Overall, Canadian midstream companies can provide beneficial diversification to a portfolio of US midstream companies, as represented by the Alerian US Midstream Energy Index (AMUS). Canadian midstream companies have a five-year correlation of 0.28 with WTI crude, which is significantly lower than the 0.56 correlation between AMUS and WTI. Additionally, the Canadian energy infrastructure names have a five-year correlation with the S&P 500 of only 0.33 compared to 0.79 for AMUS.
Canadian names also act more defensively than US C-Corps and MLPs in a falling crude price environment.
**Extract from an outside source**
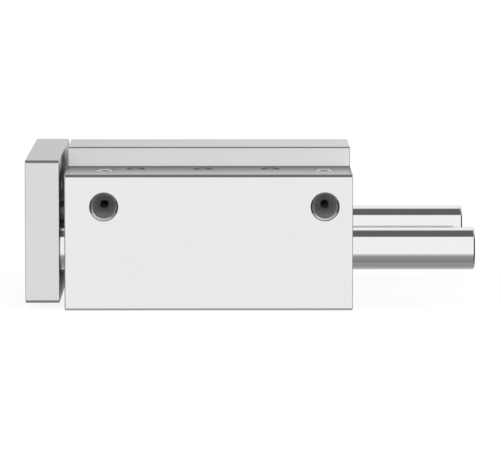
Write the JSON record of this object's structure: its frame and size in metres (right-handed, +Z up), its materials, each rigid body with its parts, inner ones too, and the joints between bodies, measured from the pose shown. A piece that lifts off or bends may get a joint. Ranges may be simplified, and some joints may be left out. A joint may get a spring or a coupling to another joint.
{
  "type": "guided pneumatic cylinder",
  "caption": "Compact guided pneumatic cylinder: stepped aluminium housing with side ports, polished guide rods in ball bushes, and a flat yoke plate that the piston rod slides out.",
  "frame": {"origin": "middle of the housing's bottom face", "axes": "+X along the stroke axis from the yoke to the guide rods' free ends, so the yoke moves out along -X; +Z up from the base to the rib; the ports open towards -Y"},
  "size_m": [0.1702, 0.116, 0.0587],
  "materials": {
    "housing_aluminium": "satin anodised extrusion",
    "yoke_aluminium": "satin anodised plate",
    "cap_aluminium": "turned, anodised",
    "rod_chrome": "hard chrome plated, ground and polished",
    "screw_steel": "zinc plated",
    "ring_steel": "phosphated spring steel",
    "plug_steel": "stainless",
    "bush_steel": "ground bearing steel",
    "bush_bronze": "sintered bronze",
    "cage_plastic": "moulded",
    "wear_plastic": "moulded",
    "magnet_dark": "plastic bonded magnet",
    "seal_rubber": "moulded",
    "pad_rubber": "moulded polyurethane"
  },
  "bodies": {
    "cylinder_body": {"housing": "housing_aluminium", "duct_plugs": "plug_steel", "front_cap": "cap_aluminium", "front_cap_seal": "seal_rubber", "front_cap_ring": "ring_steel", "rod_bush": "bush_bronze", "rod_seal": "seal_rubber", "rear_cap": "cap_aluminium", "rear_cap_seal": "seal_rubber", "rear_cap_ring": "ring_steel", "near_front_ring": "ring_steel", "near_front_wiper": "seal_rubber", "near_front_bush_sleeve": "bush_steel", "near_front_bush_cage": "cage_plastic", "near_front_bush_balls": "bush_steel", "near_rear_ring": "ring_steel", "near_rear_wiper": "seal_rubber", "near_rear_bush_sleeve": "bush_steel", "near_rear_bush_cage": "cage_plastic", "near_rear_bush_balls": "bush_steel", "far_front_ring": "ring_steel", "far_front_wiper": "seal_rubber", "far_front_bush_sleeve": "bush_steel", "far_front_bush_cage": "cage_plastic", "far_front_bush_balls": "bush_steel", "far_rear_ring": "ring_steel", "far_rear_wiper": "seal_rubber", "far_rear_bush_sleeve": "bush_steel", "far_rear_bush_cage": "cage_plastic", "far_rear_bush_balls": "bush_steel"},
    "carriage": {"yoke": "yoke_aluminium", "rod_screws": "screw_steel", "near_guide_rod": "rod_chrome", "far_guide_rod": "rod_chrome", "piston_rod": "rod_chrome", "piston": "cap_aluminium", "piston_nut": "screw_steel", "front_piston_seal": "seal_rubber", "rear_piston_seal": "seal_rubber", "magnet_ring": "magnet_dark", "wear_ring": "wear_plastic", "front_pad": "pad_rubber", "rear_pad": "pad_rubber"}
  },
  "joints": [
    {"name": "stroke", "type": "slide", "parent": "cylinder_body", "child": "carriage", "axis": [-1, 0, 0], "range_m": [0, 0.05]}
  ]
}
As seen in the graph below, the Canadian companies outperformed the AMUS Index as WTI crude prices fell by 44.3% from their relative peak of $76/bbl on October 3 to less than $43/bbl on December 24. Additionally, Canadian names have outperformed US midstream names as crude prices have improved. Through July 25, AMUS gained 17.5% year to date, while the Canadian securities are up 22.9% on a price-return basis. For a further discussion of the investment considerations surrounding Canadian energy infrastructure companies, please see our Insights post from last September here.
A difficult regulatory environment and the resulting takeaway constraints have come at a great cost to Canadian oil producers. Although production limits and Venezuela sanctions have helped support prices for Canadian heavy crude this year, additional pipeline capacity is ultimately the best solution for sustainable price improvement, and major projects bear watching as regulatory hurdles are navigated. Despite the high-level challenges surrounding takeaway capacity and oil production growth, Canadian midstream companies offer many attractive qualities, particularly as a complement to a US midstream portfolio.